Esperando talentos superiores? Vamos ver. Fui.
Gente, não é nada disso. O diretor, o excelente Roney Vilella, não decide nada. A situação se encaminha para o precipício e ele não consegue evitar. Não tem outra opção. A Cia que dirige não tem patrocínio, não tem estrelas. O último razoável sucesso deu-se há oito anos (oito é o número que representa o infinito, curioso).
Os atores tem suas contas. Aluguel, passagens, alimentos. Ou melhor, tinham. Já perderam o crédito. Já pararam de se endividar, e de tentar pagar também. Assim, sem saída, ficarão acampanhados uns dos outros no galpão onde ensaiam, com o corporativismo dos mendigos. São obcessivos, unidos e alimentados pelo comando firme do diretor. A peça poderia chamar-se Extremos - a que extremo chega o discípulo. Ao sacrifício físico, emocional, intelectual. Priva-se, priva seu companheiro, seus filhos pequenos. Deve aos vizinhos, ao açougueiro, ao contador. É despejado. É desprezado pelos poderosos a quem pede ajuda. Ninguém acredita no fracassado.
Tive pena. Tive admiração. Sou de Touro, signo do conforto. Quero uma boa cama, travesseiros cheirosos e água quente farta no chuveiro. Belas refeições. Não me fale em dormir em colchãozinho, comer sanduíche de mortadela. Estou fora. Mas eles, os atores, sua esposa, sua trupe, eles topam e topam mesmo.
A peça é isso: vamos até o fim. Juntos no mesmo barco. O barco tem um furo, largo, entra água para caramba. Vamos mentir e dizer que é melhor assim, dá mais emoção.
Eu minto. Você finje que acredita. Tanta coisa funciona assim nesse mundo, porque o humano necessita, muito, de um ideal. Necessita muito de um ideal coletivo. Necessita muito de uma mão para segurar na hora que o barco afunda. Na hora que o grande amigo nos deixa.
Os jovens acreditam. Sobreviveram melhor. Jovens atores representando eles mesmos, provalvemente em dificuldades vividas.
O ator negro sucumbe. Sem saúde, as condições duras acabam com ele. O próprio Roney, que na TV Globo era sempre o capataz, aqui domina o palco na pele do diretor. Chega a estar encurvado sob o peso da desilusão, maior a cada dia. Todos aguardamos o momento em que confessará que o barco, na verdade, já afundou.

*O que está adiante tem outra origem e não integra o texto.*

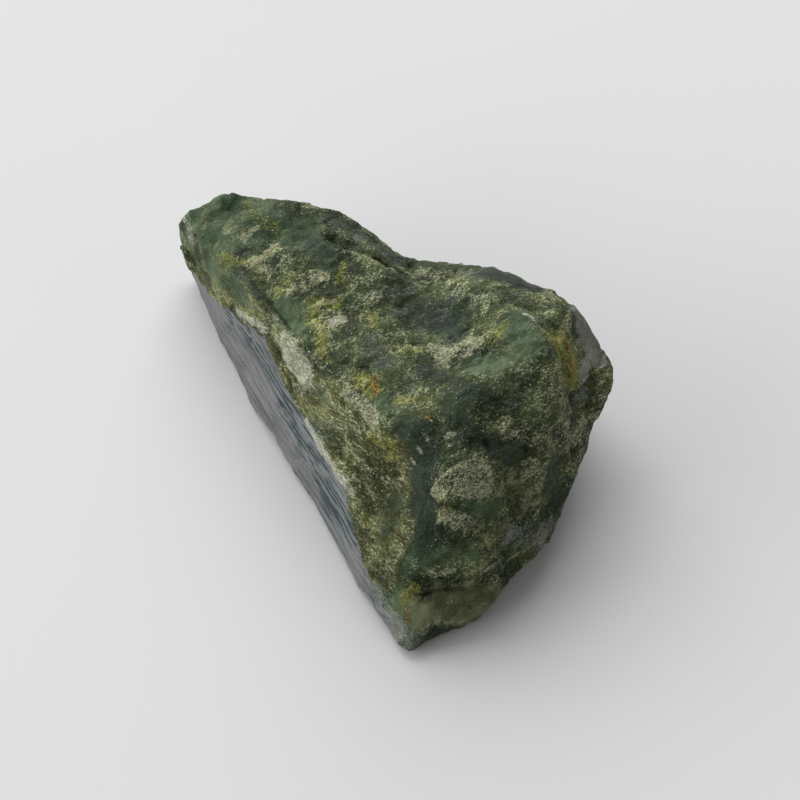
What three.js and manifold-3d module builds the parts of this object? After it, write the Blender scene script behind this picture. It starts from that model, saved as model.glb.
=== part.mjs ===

Camila Rodrigues é a visão suave neste cortiço artístico. Linda. Está no caminho certo e seus solos teriam mais êxito com textos mais leves, mas ela encanta com sua Cecilia, iniciante na arte, na vida, apaixonada pelo decadente diretor.
A peça começa e termina com os atores no palco, catatônicos, abandonados pela realidade. Entrei em silêncio, tive medo de incomodar. Saio meio sem jeito de deixá-los para trás, assim, sem esperança. No ar o cheiro do café feito no palco, para mantê-los acordados, e enganar a fome.
Peço desculpas pela má vontade inicial. Rabujice.
Espero que a chuva passe logo e que todos abram a porta, e que saiam para o ar fresco. Que estréiem a tal peça, ou outra. Que interpretem magistralmente seus papéis, e que sejam mais felizes.
Roney Vilella, entre Rose Lima e Vanessa Linx, a figurinista da Cia e a esposa do diretor.